The bakery offers gluten-free cakes, sugar-free cakes and an entire line of vegan desserts-such as cupcakes, cookies and cheesecakes. “We have,” said Clarke, “an extensive menu.”
For those who crave caffeine, Starry Night also has a fix. When Clarke expanded the bakery, adding the coffeehouse two years ago, she sought a coffee roaster to supply the best.
“He’s as passionate about his coffees as I am about my cakes and baked goods,” she said.
On the menu are brewed coffees that are organic, fair trade, rain forest alliance and sustainable blends. Clarke says that the coffeehouse’s espresso is incredible, without that harsh, burnt taste you get at other places.
We’re really particular about training the counter staff to brew a proper espresso,” she said.
In keeping with the specialized, something-for-everyone offerings of her pastries, Clarke stocks the coffeehouse with a full line of regular and sugar-free Monin coffee syrups (among them fall favorites of pumpkin or maple spice), as well as choices of rice milk, soy milk and almond milk.
Starry Night offers cappuccinos, lattes and a bevy of other coffee-drink options.They also offer a line of all-natural fruit smoothies.
“[The smoothies] have no sugar, no preservatives and no artificial colors,” said Clarke. “If you drink a large one with a scoop of soy protein, you’re set for a couple of hours. You’ve got your protein and a healthy serving of fruit.”

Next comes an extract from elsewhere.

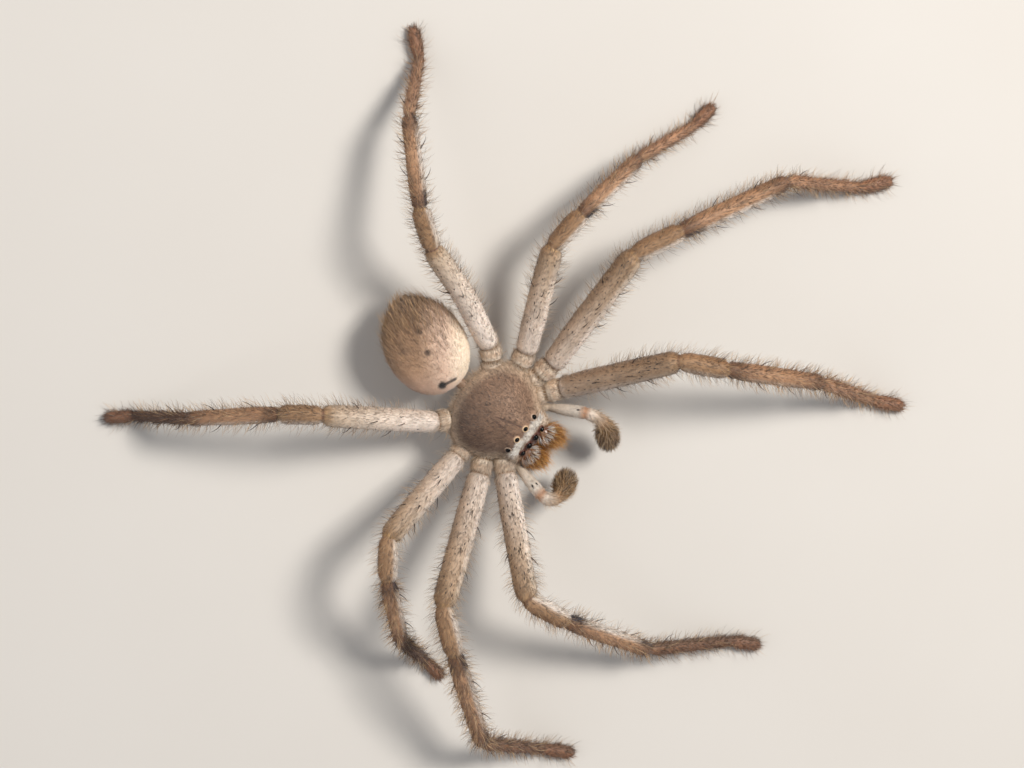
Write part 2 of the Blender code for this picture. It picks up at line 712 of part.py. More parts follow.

Even Rover can find a treat there. The bakery makes all-natural dog biscuits, packaged in little Chinese takeout-style boxes. Cat lovers are also offered decorated cakes to celebrate Fluffy’s birthday. Clarke recalls decorating a 10-inch cake with kitty paws, although the confection was not for the cat. Clarke estimates that a cake of that size would serve 18-20 people attending the cat’s birthday party.

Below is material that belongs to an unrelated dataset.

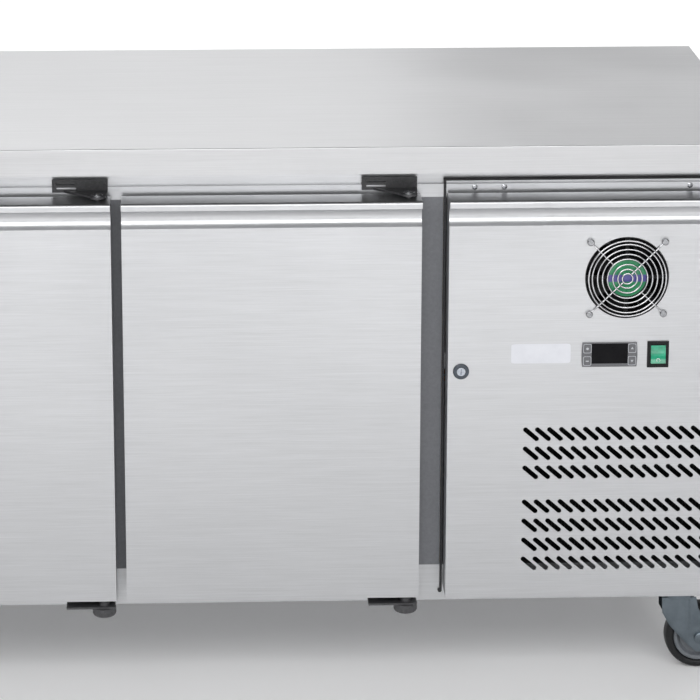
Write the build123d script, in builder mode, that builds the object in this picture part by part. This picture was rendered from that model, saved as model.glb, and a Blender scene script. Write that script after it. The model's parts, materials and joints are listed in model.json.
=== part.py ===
from build123d import *
import math
import os

# Undercounter refrigerator with two hinged doors and a service panel on the right.
# Millimetres. The origin is on the floor under the middle of the worktop,
# +X to the right, the front faces -Y, +Z up.

# ---------------------------------------------------------------- driving dimensions
unit_width = 1360
unit_depth = 700
unit_height = 830
caster_height = 138
worktop_thickness = 38
worktop_lip = 20
worktop_edge_radius = 2

sheet = 1.5
skin = 1.0
overcut = 1
body_half_width = 674
body_back_y = 340
front_y = -290
foam_front_y = -282
body_bottom_z = caster_height
body_top_z = unit_height - worktop_thickness

# Cold room: the clear space inside the liner, and the centre post between the doors.
room_left_x = -612
room_right_x = 162
room_back_y = 288
room_bottom_z = 205
room_top_z = 722
post_left_x = -273
post_right_x = -177
post_back_y = -232
bulkhead_x = 240
frame_right_x = 236
frame_bottom_z = 192.3
frame_top_z = 743.5

# Doors and service panel share the same section with a pull lip along the top edge.
door_width = 420
door_pitch = 435
door_left_edges = {"left": -652.5, "right": -652.5 + door_pitch}
door_face_y = -340
door_back_y = -300
door_bottom_z = 161
door_top_z = 751
lip_front_y = -350
lip_bottom_z = 741
grip_bottom_z = 713
grip_depth = 7
pivot_inset = 18
pivot_y = -325
pin_radius = 4
running_clearance = 0.05
pin_hole_radius = pin_radius + running_clearance
gasket_width = 18
gasket_gap = 2

panel_left_x = 241
panel_right_x = 673
panel_pivot_x = panel_right_x - pivot_inset

# Service panel fittings.
fan_x = 492.3
fan_z = 636
fan_hole_radius = 59.3
fan_screw_pitch = 104.8
controller_x = 470
controller_z = 523.9
controller_width = 79
controller_height = 35
switch_x = 539
switch_z = 523.5
lock_x = 259.6
lock_z = 501
vent_pitch = 17.14
vent_columns = 16
vent_first_x = 360.8
vent_row_zs = (406, 377.4, 348.8, 297.5, 268.6, 239.7, 210.8)
vent_width = 7
vent_centre_distance = 21
vent_angle = -41

# Casters.
wheel_radius = 50
wheel_width = 30
caster_trail = 32
caster_places = {
    "front_left": (-598, -214),
    "front_right": (598, -214),
    "rear_left": (-598, 250),
    "rear_right": (598, 250),
}

os.makedirs("parts", exist_ok=True)


def middle(span):
    """The middle of a (low, high) pair."""
    return (span[0] + span[1]) / 2


def block(x_span, y_span, z_span, mode=Mode.ADD):
    """A box between three (low, high) pairs, in the part being built."""
    with Locations((middle(x_span), middle(y_span), middle(z_span))):
        Box(x_span[1] - x_span[0], y_span[1] - y_span[0], z_span[1] - z_span[0], mode=mode)


def upright(x, y, z_span, radius, mode=Mode.ADD):
    """A vertical cylinder, in the part being built."""
    with Locations((x, y, middle(z_span))):
        Cylinder(radius, z_span[1] - z_span[0], mode=mode)


def fore_and_aft(x, z, y_span, radius, mode=Mode.ADD):
    """A cylinder along Y, in the part being built."""
    with Locations((x, middle(y_span), z)):
        Cylinder(radius, y_span[1] - y_span[0], rotation=(90, 0, 0), mode=mode)


def save(piece, name):
    """Label a finished piece and write its STEP file."""
    piece.part.label = name
    export_step(piece.part, f"parts/{name}.step")


# ---------------------------------------------------------------- outer sheets
side_top_z = body_top_z
side_y = (front_y, body_back_y - sheet)
for side, outer_x in {"left": -body_half_width, "right": body_half_width}.items():
    inner_x = outer_x - math.copysign(sheet, outer_x)
    with BuildPart() as side_panel:
        block(sorted((outer_x, inner_x)), side_y, (body_bottom_z + sheet, side_top_z))
    save(side_panel, f"side_panel_{side}")

# The rear sheet has a louvred field behind the machine space.
rear_slot_x = 456
rear_slot_rows = 12
rear_slot_pitch = 24
rear_slot_first_z = 220
rear_slot_columns = 2
rear_slot_spacing = 150
rear_slot_size = (120, 8)
with BuildPart() as rear_panel:
    block((-body_half_width, body_half_width), (body_back_y - sheet, body_back_y),
          (body_bottom_z + sheet, body_top_z))
    rear_slot_z = rear_slot_first_z + rear_slot_pitch * (rear_slot_rows - 1) / 2
    slot_origin = (rear_slot_x, body_back_y, rear_slot_z)
    with BuildSketch(Plane(origin=slot_origin, x_dir=(1, 0, 0), z_dir=(0, -1, 0))):
        with GridLocations(rear_slot_spacing, rear_slot_pitch, rear_slot_columns, rear_slot_rows):
            SlotOverall(*rear_slot_size)
    extrude(amount=sheet, mode=Mode.SUBTRACT)
save(rear_panel, "rear_panel")

with BuildPart() as base_panel:
    block((-body_half_width, body_half_width), (front_y, body_back_y), (body_bottom_z, body_bottom_z + sheet))
save(base_panel, "base_panel")

# ---------------------------------------------------------------- cold box
foam_x = (-body_half_width + sheet, bulkhead_x - sheet)
foam_y = (foam_front_y, body_back_y - sheet)
foam_z = (body_bottom_z + sheet, body_top_z)
with BuildPart() as insulation:
    block(foam_x, foam_y, foam_z)
    block((room_left_x - skin, room_right_x + skin), (foam_front_y, room_back_y + skin),
          (room_bottom_z - skin, room_top_z + skin), Mode.SUBTRACT)
    block((post_left_x + skin, post_right_x - skin), (foam_front_y, post_back_y - skin),
          (room_bottom_z - skin, room_top_z + skin))
save(insulation, "insulation")

with BuildPart() as inner_liner:
    block((room_left_x - skin, room_right_x + skin), (foam_front_y, room_back_y + skin),
          (room_bottom_z - skin, room_top_z + skin))
    block((room_left_x, room_right_x), (foam_front_y, room_back_y), (room_bottom_z, room_top_z),
          Mode.SUBTRACT)
    block((post_left_x, post_right_x), (foam_front_y, post_back_y), (room_bottom_z - skin, room_top_z + skin))
    block((post_left_x + skin, post_right_x - skin), (foam_front_y, post_back_y - skin),
          (room_bottom_z - skin, room_top_z + skin), Mode.SUBTRACT)
save(inner_liner, "inner_liner")

# The bulkhead sheet closes the cold box. A tab on its front edge carries the keeper strip that the
# panel's lock turns behind; the strip is a separate piece, spot-welded on with a hairline gap.
keeper_y = (-286, -284)
keeper_z = (490, 512)
keeper_reach = 10
weld_gap = 0.02
with BuildPart() as bulkhead_sheet:
    block((bulkhead_x - sheet, bulkhead_x), foam_y, foam_z)
    block((bulkhead_x - sheet, bulkhead_x), (keeper_y[0], foam_front_y), keeper_z)
    block((bulkhead_x + weld_gap, bulkhead_x + keeper_reach), keeper_y, keeper_z)
save(bulkhead_sheet, "bulkhead_sheet")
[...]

It is obvious that no cake-decorating challenge is above Clarke’s reach. Currently, for a wedding in December, she’s planning the details of a rehearsal dinner cake that will be a three-dimensional Christmas tree with real lights. Planning involves sketching her idea on paper with colored pencils to give the bride and groom a good visual concept of the cake.

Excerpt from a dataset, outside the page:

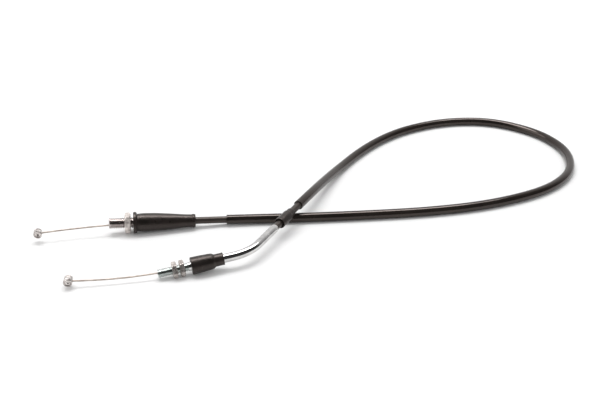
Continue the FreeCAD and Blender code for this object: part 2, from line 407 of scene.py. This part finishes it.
# ---- materials ----
def value_nodes(nodes, links, coordinates, scale, detail, low, high):
    """Noise mapped to a range. Returns the output socket."""
    noise = nodes.new("ShaderNodeTexNoise")
    noise.inputs["Scale"].default_value = scale
    noise.inputs["Detail"].default_value = detail
    links.new(coordinates, noise.inputs["Vector"])
    spread = nodes.new("ShaderNodeMapRange")
    spread.inputs["From Min"].default_value = 0.3
    spread.inputs["From Max"].default_value = 0.7
    spread.inputs["To Min"].default_value = low
    spread.inputs["To Max"].default_value = high
    links.new(noise.outputs["Fac"], spread.inputs["Value"])
    return spread.outputs["Result"]


def surface(name, dark, light, roughness, metallic=0.0, grain=1500, patches=90, bump=0.02,
            bump_depth=0.0001, specular=0.5, tint=(1, 1, 1)):
    """A material with patchy colour and roughness, and a fine grain in its bump.

    dark and light are the ends of its colour, roughness its range, grain and patches are per metre.
    tint colours its reflections.
    """
    material = bpy.data.materials.new(name)
    material.use_nodes = True
    nodes = material.node_tree.nodes
    links = material.node_tree.links
    shader = nodes["Principled BSDF"]
    coordinates = nodes.new("ShaderNodeTexCoord").outputs["Object"]
    shader.inputs["Metallic"].default_value = metallic
    shader.inputs["Specular IOR Level"].default_value = specular
    shader.inputs["Specular Tint"].default_value = (*tint, 1)
    blend = value_nodes(nodes, links, coordinates, patches, 6, 0, 1)
    colour = nodes.new("ShaderNodeMix")
    colour.data_type = "RGBA"
    colour.inputs["A"].default_value = (*dark, 1)
    colour.inputs["B"].default_value = (*light, 1)
    links.new(blend, colour.inputs["Factor"])
    links.new(colour.outputs["Result"], shader.inputs["Base Color"])
    rough = value_nodes(nodes, links, coordinates, patches * 3, 4, *roughness)
    links.new(rough, shader.inputs["Roughness"])
    fine = value_nodes(nodes, links, coordinates, grain, 3, 0, 1)
    relief = nodes.new("ShaderNodeBump")
    relief.inputs["Strength"].default_value = bump
    relief.inputs["Distance"].default_value = bump_depth
    links.new(fine, relief.inputs["Height"])
    links.new(relief.outputs["Normal"], shader.inputs["Normal"])
    return material


def make_materials():
    warm = (1.0, 0.85, 0.79)
    return {
        "sleeve": surface("sleeve_vinyl", (0.010, 0.008, 0.007), (0.018, 0.014, 0.012), (0.06, 0.12),
                          grain=700, patches=60, bump=0.1, tint=warm),
        "jacket": surface("jacket_plastic", (0.020, 0.016, 0.014), (0.034, 0.028, 0.025), (0.3, 0.4),
                          grain=2500, bump=0.15, tint=warm),
        "coil": surface("coil_steel", (0.4, 0.4, 0.41), (0.6, 0.6, 0.61), (0.3, 0.45), metallic=1.0),
        "liner": surface("liner_nylon", (0.7, 0.7, 0.64), (0.85, 0.85, 0.8), (0.35, 0.5)),
        "wire": surface("wire_steel", (0.36, 0.29, 0.25), (0.66, 0.58, 0.52), (0.3, 0.45), metallic=0.7,
                        grain=4000, patches=300, bump=0.15),
        "nipple": surface("nipple_zinc", (0.20, 0.17, 0.16), (0.90, 0.85, 0.82), (0.16, 0.28),
                          metallic=0.95, grain=1400, patches=450, bump=0.6, bump_depth=0.0003),
        "solder": surface("solder_tin", (0.5, 0.49, 0.47), (0.75, 0.74, 0.72), (0.25, 0.4),
                          metallic=1.0, grain=1500, patches=600, bump=0.4),
        "ferrule": surface("ferrule_nickel", (0.37, 0.33, 0.32), (0.56, 0.51, 0.49), (0.16, 0.28),
                           metallic=1.0, grain=3000, patches=250, bump=0.1),
        "cap": surface("cap_steel", (0.45, 0.45, 0.46), (0.62, 0.62, 0.63), (0.25, 0.4), metallic=1.0),
        "lock_nut": surface("lock_nut_zinc", (0.34, 0.30, 0.28), (0.86, 0.79, 0.75), (0.3, 0.45),
                            metallic=0.4, grain=1800, patches=420, bump=0.3),
        "nut": surface("nut_zinc", (0.34, 0.30, 0.28), (0.70, 0.65, 0.62), (0.2, 0.34), metallic=0.8,
                       grain=2200, patches=350, bump=0.2),
        "boot": surface("boot_rubber", (0.006, 0.005, 0.004), (0.016, 0.012, 0.011), (0.26, 0.42),
                        grain=650, patches=140, bump=0.8, specular=0.45, tint=warm),
        "chrome": surface("pipe_chrome", (0.50, 0.49, 0.49), (0.68, 0.67, 0.66), (0.07, 0.16),
                          metallic=1.0, grain=1200, patches=160, bump=0.06),
        "thread": surface("pipe_thread_zinc", (0.42, 0.45, 0.44), (0.66, 0.69, 0.67), (0.16, 0.28),
                          metallic=1.0, grain=3000, patches=300, bump=0.1),
    }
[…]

Clarke credits her art background for the creativity of her pastries and cakes, but she’s committed to taste as well as graphic appeal.
“It doesn’t have to be one or the otherÉ I want both,” she said. “It can be really beautiful, but first and foremost, it’s food. It should be moist and flavorful.”
Now, adding to the motivations in Clarke’s life and career, she has the respect of Roland Mesnier, for whom she baked an apple pie, using his recipe, during the chef’s visit. Mesnier encouraged her to keep doing what she’s doing.
After baking for a world-renowned pastry chef and receiving his approval, many in her position might feel they reached an apex. After all, the bakery was named Carroll’s Best for Best Dessert in 2007 and garnered second place for Best Bakery and Best Coffeehouse. But not Clarke. She is eager to continue to expand the bakery and coffeehouse business; to be a valued meeting place for community groups and book clubs; to be the preferred dessert and coffee destination for local diners, as well as high school and college kids; and to be a lively place for art exhibits and entertainment, such as the live music Starry Night hosts on Saturday nights and the book signing and lecture given by Roland Mesnier last July.
Oh, the name: Inspired by a camping trip to Idaho in 1995, when the young Shannon, recently graduated from high school, looked up into the night sky and saw shooting stars everywhere. It was a defining moment.